▶ _Data lines_:

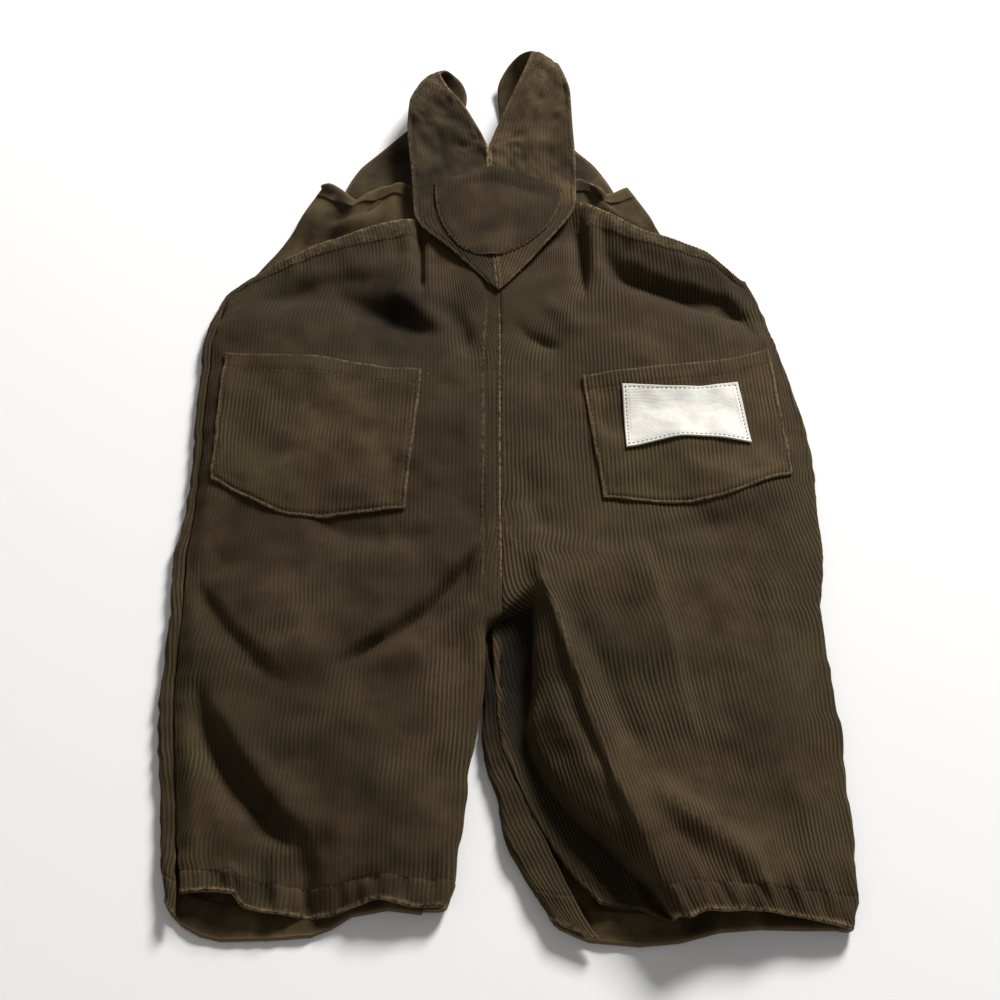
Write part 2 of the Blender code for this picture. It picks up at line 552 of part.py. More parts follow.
def front_right_sections():
    """Inseam on top, round the inner fold, then the flat run to the outer edge."""
    sections = []
    backs = sample_rows(BACK_RIGHT_ROWS, BODY_SAMPLES)
    for row, values, back in zip(BODY_SAMPLES, sample_rows(FRONT_RIGHT_ROWS, BODY_SAMPLES), backs):
        y_in, y_mid, x_in = values
        x_seam, y_seam, z_seam = back[:3]
        x_side, y_side, z_side = back[-3:]
        x_out = x_side - (z_side - FLAT_Z) / 2 - UNDER_LIP - SEAM_GAP
        if row <= INSEAM_TOP:
            turn = half_round(z_seam) + (x_seam - SEAM_GAP / 2) - (x_in + (z_seam - FLAT_Z) / 2)
            turn += (1.5 - turn) * easing(row - TOP_THIGH)
            fold = fold_run(x_in, y_in, z_seam, -1, turn, FOLD_STEPS, from_top=False)[::-1]
            edge = [(p[0], y_seam + (y_in - y_seam) * k / FOLD_STEPS, p[2]) for k, p in enumerate(fold)]
        else:
            edge = [(x_in + FELL_WIDTH * k / FOLD_STEPS, y_in, FLAT_Z) for k in range(FOLD_STEPS + 1)]
        flat = flat_run(edge[-1][0], x_out, y_in, y_mid, y_side, FLAT_Z, FLAT_STEPS)
        sections.append(edge + flat[1:])
    return sections


def bib_section(row, side):
    """Half the bib: an inner or outer run of close points, then even steps."""
    y_in, y_out, x_in, x_out, z = row
    close = (4.0 if side < 0 else FELL_WIDTH) / abs(x_out - x_in)
    if side < 0:
        shares = [close * k / FOLD_STEPS for k in range(FOLD_STEPS + 1)]
        shares += [close + (1.0 - close) * k / FLAT_STEPS for k in range(1, FLAT_STEPS + 1)]
        return [(x_out + (x_in - x_out) * s, y_out + (y_in - y_out) * s, z) for s in shares]
    shares = [close * k / FOLD_STEPS for k in range(FOLD_STEPS + 1)]
    shares += [close + (1.0 - close) * k / FLAT_STEPS for k in range(1, FLAT_STEPS + 1)]
    return [(x_in + (x_out - x_in) * s, y_in + (y_out - y_in) * s, z) for s in shares]


def build_front(name, body_sections, bib_rows, side, hem, bib_top):
    """One front, leg to bib top in one piece of cloth."""
    bib_at = [0, 1, 2, 3, 3.15, 4]
    values = sample_rows(bib_rows, bib_at)
    grid = np.array(body_sections + [bib_section(value, side) for value in values], float)
    row = np.array(BODY_SAMPLES + [14 + at for at in bib_at])[:, None]
    set_free_edge(grid, 1 - easing(row[:, 0] / 2.4), 0, hem)
    set_free_edge(grid, easing((row[:, 0] - 16.4) / 1.6), -1, bib_top)
    thickness = np.full(grid.shape[:2], CLOTH / 2)
    tucked = np.where(np.arange(grid.shape[1]) <= FOLD_STEPS, 0.5, 1.0)[None, :]
    inward = thickness + HEM_PLY * ((row <= 1.0) * tucked + (row > 17.1))
    inner_side, outer_side = offset_pair(grid, inward, thickness)
    sheet_solid(name, inner_side, outer_side, CORDUROY)


def sub_sheet(name, upper, place_at, row_at, place_from, place_to, row_from, row_to, ply, finish):
    """A piece sewn on a panel: the panel's own points moved out."""
    places = [i for i, p in enumerate(place_at) if place_from - 1e-6 <= p <= place_to + 1e-6]
    rows = [i for i, r in enumerate(row_at) if row_from - 1e-6 <= r <= row_to + 1e-6]
    normal = grid_normals(upper)
    patch = upper[rows[0]:rows[-1] + 1, places[0]:places[-1] + 1]
    out = normal[rows[0]:rows[-1] + 1, places[0]:places[-1] + 1]
    low = patch + out * SEAM_GAP
    high = patch + out * (SEAM_GAP + ply)
    sheet_solid(name, high, low, finish)
    return high


def build_label(below):
    """The label's own outline, settled on the cloth it is sewn to."""
    rows, places = below.shape[:2]
    faces = [(r * places + c, r * places + c + 1, (r + 1) * places + c + 1, (r + 1) * places + c)
             for r in range(rows - 1) for c in range(places - 1)]
    tree = BVHTree.FromPolygons([tuple(p) for p in below.reshape(-1, 3)], faces)
    share = np.linspace(0.0, 1.0, 9)
    top, bottom = [np.stack([smooth_curve([0, 0.5, 1], np.array(edge)[:, k], share) for k in range(2)], axis=1)
                   for edge in (LABEL_TOP, LABEL_BOTTOM)]
    grid = np.zeros((7, 9, 3))
    for r in range(7):
        for c in range(9):
            x, y = bottom[c] + (top[c] - bottom[c]) * r / 6
            hit = tree.ray_cast(Vector((x, y, 80.0)), Vector((0.0, 0.0, -1.0)))[0]
            grid[r, c] = (x, y, hit.z + LABEL_CLEAR + LABEL_PLY / 2)
    half = np.full(grid.shape[:2], LABEL_PLY / 2)
    upper, lower = offset_pair(grid, half, half)
    sheet_solid("label", upper, lower, LABEL_CLOTH)


def build_strap(name, stations, side):
    row_at = spaced(list(range(len(stations))), [2, 2, 2, 1, 1, 1, 2, 2, 2, 2, 1, 1, 1, 1, 1])
    edges = sample_rows(stations, row_at).reshape(-1, 2, 3)
    share = np.linspace(0.0, 1.0, 6)[None, :, None]
    grid = edges[:, :1] * (1.0 - share) + edges[:, 1:] * share
    if side < 0:
        grid = grid[:, ::-1]
    half = np.full(grid.shape[:2], CLOTH / 2)
    upper, lower = offset_pair(grid, half, half)
    sheet_solid(name, upper, lower, STRAP_CLOTH)
    return upper


def build_yoke_patch():
    rows = []
    for name, y, x_left, x_right in YOKE_PATCH_ROWS:
        rows.append([(x_left + (x_right - x_left) * k / 6, y, 15.05) for k in range(7)])
    grid = np.array(rows, float)
    half = np.full(grid.shape[:2], PATCH_PLY / 2)
    upper, lower = offset_pair(grid, half, half)
    sheet_solid("yoke_patch", upper, lower, STRAP_CLOTH)


def build_button(name, x, y):
    """Plain domed disc under the strap end, face down on the surface."""
    profile = ((0.0, 0.86), (0.5, 1.0), (BUTTON_HEIGHT, 0.92))
    sides = 24
    points = []
    for z, scale in profile:
        for k in range(sides):
            a = 2.0 * math.pi * k / sides
            reach = BUTTON_RADIUS * scale
            points.append((x + reach * math.cos(a), y + reach * math.sin(a), z))
    faces = [tuple(range(sides - 1, -1, -1)), tuple(range(2 * sides, 3 * sides))]
    for ring in range(2):
        for k in range(sides):
            n = (k + 1) % sides
            low = ring * sides
            faces.append((low + k, low + n, low + sides + n, low + sides + k))
    add_solid(name, points, faces, BUTTON_PLASTIC)


clear_scene()
build_front("front_left", front_left_sections(), BIB_LEFT_ROWS, -1, FRONT_LEFT_HEM, BIB_LEFT_TOP)
build_front("front_right", front_right_sections(), BIB_RIGHT_ROWS, 1, FRONT_RIGHT_HEM, BIB_RIGHT_TOP)
left_grid, left_top, left_places, left_rows = build_back_left()
right_grid, right_top, right_places, right_rows = build_back_right()
sub_sheet("pocket_left", left_top, left_places, left_rows, 0.08, 0.64, 9, 11, PATCH_PLY, POCKET_CLOTH)
pocket_top = sub_sheet(
    "pocket_right", right_top, right_places, right_rows, 0.26, 0.88, 9, 11, PATCH_PLY, POCKET_CLOTH)
build_label(pocket_top)
build_strap("strap_left", STRAP_LEFT_STATIONS, -1)
build_strap("strap_right", STRAP_RIGHT_STATIONS, 1)
build_yoke_patch()
build_button("button_left", -74.0, 206.5)
build_button("button_right", 51.5, 208.5)
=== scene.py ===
import math
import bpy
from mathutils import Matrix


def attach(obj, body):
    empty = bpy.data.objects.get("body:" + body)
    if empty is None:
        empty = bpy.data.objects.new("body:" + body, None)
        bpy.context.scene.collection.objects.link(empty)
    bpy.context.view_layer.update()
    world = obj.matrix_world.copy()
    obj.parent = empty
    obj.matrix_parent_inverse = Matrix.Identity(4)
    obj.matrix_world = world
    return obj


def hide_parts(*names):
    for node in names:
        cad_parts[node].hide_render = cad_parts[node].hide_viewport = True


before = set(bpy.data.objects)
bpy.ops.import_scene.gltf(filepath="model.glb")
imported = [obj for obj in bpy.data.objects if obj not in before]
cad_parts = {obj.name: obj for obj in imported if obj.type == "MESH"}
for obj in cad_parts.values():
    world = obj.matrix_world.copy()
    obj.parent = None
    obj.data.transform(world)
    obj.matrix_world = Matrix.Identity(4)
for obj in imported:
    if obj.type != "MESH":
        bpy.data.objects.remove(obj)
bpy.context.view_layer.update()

import bpy
import numpy as np
from mathutils import Vector
from mathutils.bvhtree import BVHTree

# Toddler's bib overalls in 12-wale corduroy, laid face down with the back uppermost.
# Lengths in the tables are millimetres; every piece is set down in metres by place().
garment = dict(
    cloth=1.3,           # one ply
    walePitch=2.117,     # 12 wales to the inch
    wallsPerWale=6,      # mesh columns across one wale
    ribHeight=0.36,
    ribAbove=0.14,       # how far a crest stands over the flat ply
    seamGap=0.3,
    seamClear=0.7,
    fellWidth=10.0,
    offset=(0.3, -40.6),
)
mm = 0.001
halfPly = garment["cloth"] / 2
flatZ = halfPly          # middle of a ply that lies on the floor
stitchLines = []         # every line of thread, gathered as the pieces are made


def toLinear(code):
    parts = [int(code[i:i + 2], 16) / 255 for i in (1, 3, 5)]
    return tuple(c / 12.92 if c <= 0.04045 else ((c + 0.055) / 1.055) ** 2.4 for c in parts) + (1.0,)


def addNode(tree, kind, settings=()):
    # a value that is another node's socket is linked, any other is set
    node = tree.nodes.new(kind)
    for key, value in dict(settings).items():
        if isinstance(value, bpy.types.NodeSocket):
            tree.links.new(value, node.inputs[key])
        elif isinstance(key, str) and hasattr(node, key):
            setattr(node, key, value)
        else:
            node.inputs[key].default_value = value
    return node


def addObject(name, mesh):
    made = bpy.data.objects.new(name, mesh)
    bpy.context.scene.collection.objects.link(made)
    return made


def place(points):
    points = np.asarray(points, float)
    return (points + (garment["offset"][0], garment["offset"][1], 0.0)) * mm


def smoothCurve(knots, values, at):
    # smooth through every value, never overshooting between neighbours
    knots = np.asarray(knots, float)
    values = np.asarray(values, float)
    at = np.asarray(at, float)
    wide = (-1,) + (1,) * (values.ndim - 1)
    gap = np.diff(knots).reshape(wide)
    slope = np.diff(values, axis=0) / gap
    tangent = np.zeros_like(values)
    tangent[0] = slope[0]
    tangent[-1] = slope[-1]
    w0 = 2 * gap[1:] + gap[:-1]
    w1 = gap[1:] + 2 * gap[:-1]
    same = slope[:-1] * slope[1:] > 0
    low = np.where(same, slope[:-1], 1.0)
    high = np.where(same, slope[1:], 1.0)
    tangent[1:-1] = np.where(same, (w0 + w1) / (w0 / low + w1 / high), 0.0)
    spot = np.clip(np.searchsorted(knots, at, side="right") - 1, 0, len(knots) - 2)
    h = gap[spot]
    t = ((at - knots[spot]).reshape(wide)) / h
    return ((2 * t**3 - 3 * t**2 + 1) * values[spot] + (t**3 - 2 * t**2 + t) * h * tangent[spot]
            + (3 * t**2 - 2 * t**3) * values[spot + 1] + (t**3 - t**2) * h * tangent[spot + 1])


def sampleTable(table, rowAt):
    values = np.array([np.concatenate([np.ravel(cell) for cell in row[1:]]) for row in table], float)
    return smoothCurve(range(len(table)), values, rowAt)


def easing(t):
    t = np.clip(t, 0.0, 1.0)
    return t * t * (3 - 2 * t)


def ramp(value, low, high):
    return easing((value - low) / (high - low))


def softNoise(x, y, size, seed):
    # smooth random field between -1 and 1, features about size millimetres wide
    table = np.random.default_rng(seed).uniform(-1, 1, (61, 61))
    u = x / size + 17.3
    v = y / size + 29.1
    iu = np.floor(u).astype(int)
    iv = np.floor(v).astype(int)
    fu = easing(u - iu)
    fv = easing(v - iv)
    a = table[iu % 61, iv % 61] * (1 - fu) + table[(iu + 1) % 61, iv % 61] * fu
    b = table[iu % 61, (iv + 1) % 61] * (1 - fu) + table[(iu + 1) % 61, (iv + 1) % 61] * fu
    return a * (1 - fv) + b * fv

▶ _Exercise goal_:
Search the data for the word "code" and copy each line where it appears.

▶ _Completed task_:
Write part 2 of the Blender code for this picture. It picks up at line 552 of part.py. More parts follow.
def toLinear(code):
    parts = [int(code[i:i + 2], 16) / 255 for i in (1, 3, 5)]